3. Wealth and Income Inequality – the other massively destabilizing force on the planet is mainly a function of late capitalism. Namely, rising extremes of personal and global wealth and income inequality. The observable trends began around 1980, coinciding with the heyday of free-market liberal democracy. Recall Margaret Thatcher, whose proclamations inspired the TINA effect in politics, and Francis Fukuyama, who declared the “end of history” at the end of the Cold War.

4. Alternative Movements – it took some time to see, but there are alternatives to the dominant system. In 2007, Paul Hawken published Blessed Unrest to show “how the largest movement in the world came into being” to address this moment of massive social and environmental unrest. Fundamentally, this is a moment for movements. The truth of this claim was made all the more undeniable in the wake of the financial crisis of 2007-2008, with the rise of international progressive movements (e.g., Occupy) and regressive ones (e.g., authoritarianism). On the progressive front, through principles of a Pluralist Commonwealth, strategies for a Commons Transition, and the Post-Capitalist Scenario, the prospect of a grand recalibration of society seems legitimate. Is it imminent?

5. VUCA – regardless of our political leanings and feelings about the aforementioned issues and movements, they all speak volumes for you and I living in a VUCA world. The U.S. military started using the acronym VUCA in the 1990s to describe the life conditions their leaders were facing and could expect to face for the foreseeable future: Volatile. Uncertain. Complex. Ambiguous. Today’s leaders must therefore embrace and develop a completely new leadership mindset.  

6. Two Loops – to help us orient and facilitate change in these disorienting times, Berkana Institute offers their exquisite two loops model. One loop, the old system, has peaked and is on the decline while a second loop representing the new system has started to emerge through isolated alternatives. The model highlights “the different roles we might play to hospice the dying system, usher in the alternative system and make clear the choice between the two.” Perhaps especially important is the integrative role of wave rider, whose purpose is to help humanity successfully navigate this time of transition.  

7. Resist. Reform. Reimagine. Recreate. – another brilliant model and theory of transformation. Resist entails working on the current system; Reform is working within it. Reimagine means conceptualizing new systems; Recreate entails generating them. Which approach is your sweet spot? All are valid and needed. The latter two are especially conducive to transformative change (as distinct from incremental change).

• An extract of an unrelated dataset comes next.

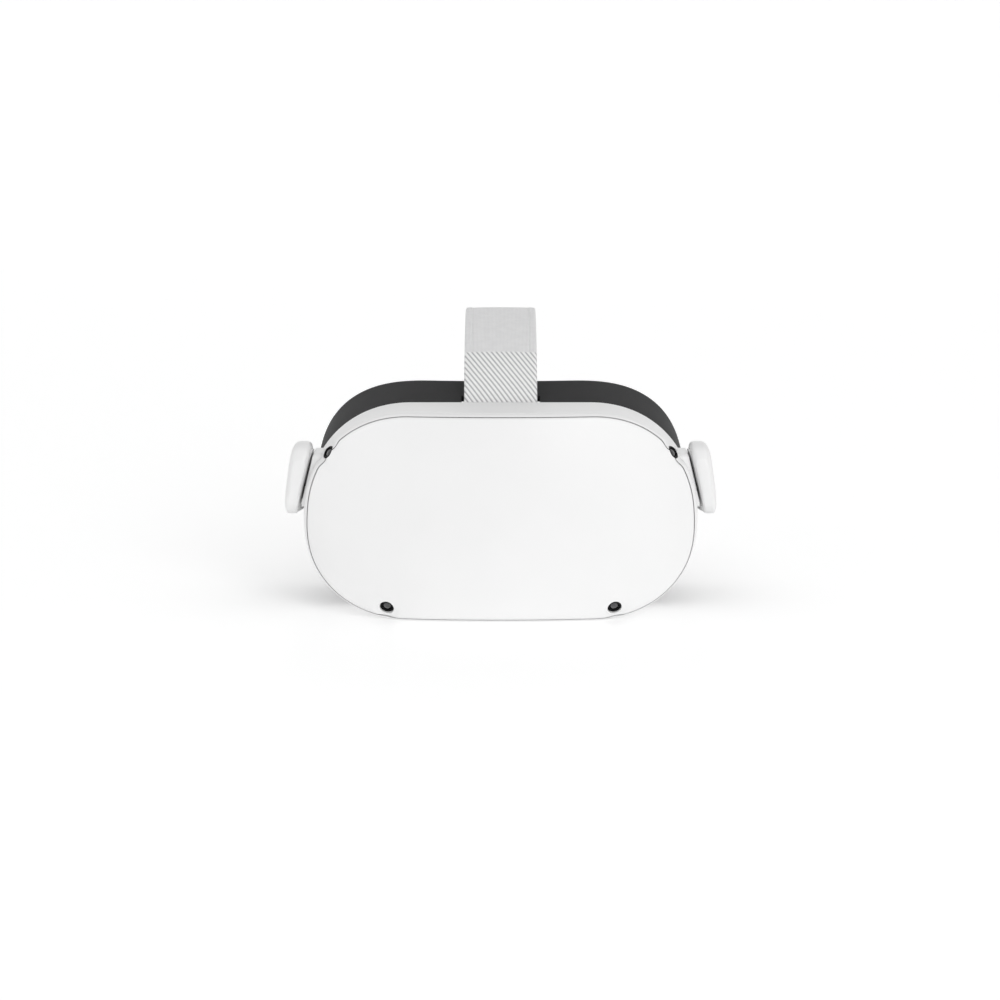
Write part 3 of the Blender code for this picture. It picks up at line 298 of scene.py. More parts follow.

8. Leverage Points – our times call for systemic and transformative change, but how do we produce it? Enter Donella Meadows and her seminal work, Leverage Points: Places to Intervene in a System. In living systems (e.g., bodies, cities, economies, organizations, ecosystems), sometimes “a small shift in one thing can produce big changes in everything.” Among these leverage points, the most dramatic change comes from shifting mindsets. Thus we must be willing to inquire into our mind, and learn how to upgrade and refine the mental models out of which our systems arise.   

9. Spiral Dynamics – the human mind evolves. That fraction of a second Homo sapiens have existed in the timescale of the universe—it’s roughly 100,000 years. Spiral Dynamics is a developmental framework that presents an understanding of this historical evolution in the mental domain, specifically the evolution of “vMEMES” or values-based worldviews. From Spiral Dynamics we learn to see and attend to the whole spectrum of human cultural systems and life (not just two loops). We learn that the worldview of every epoch has both dignities and disasters. We learn to meet people where they are; encourage healthy expressions of value systems and discourage unhealthy expressions; and invite equitable, peaceful, and productive relations within and between worldviews. Such action-learnings are a product and performance of the integral and mystical worldviews emerging on the planet through small numbers of disproportionately powerful actors.     

10. Integral Models of Wealth & Investment – examples of the integral-mystical worldview applied to wealth and investment are starting to appear. To give just two examples, The MetaImpact Framework “measures 4 types of impact with 10 types of capital which produce 4 bottom lines”; Integral Investing integrates traditional investing and impact investing frameworks into a new framework with emergent properties not seen in either.   

There you have it; 10 of my favorite frameworks and mindsets for making sense of the world and preparing oneself to contribute mightily to the future and flourishing of humanity.

In future articles I’ll dig deeper into some of these frameworks and mindsets, as each one is rich and could be the topic of a much longer talk. I encourage you to explore them with me, if you share my passion for being a force for unthinkable and massive positive change in these historic times!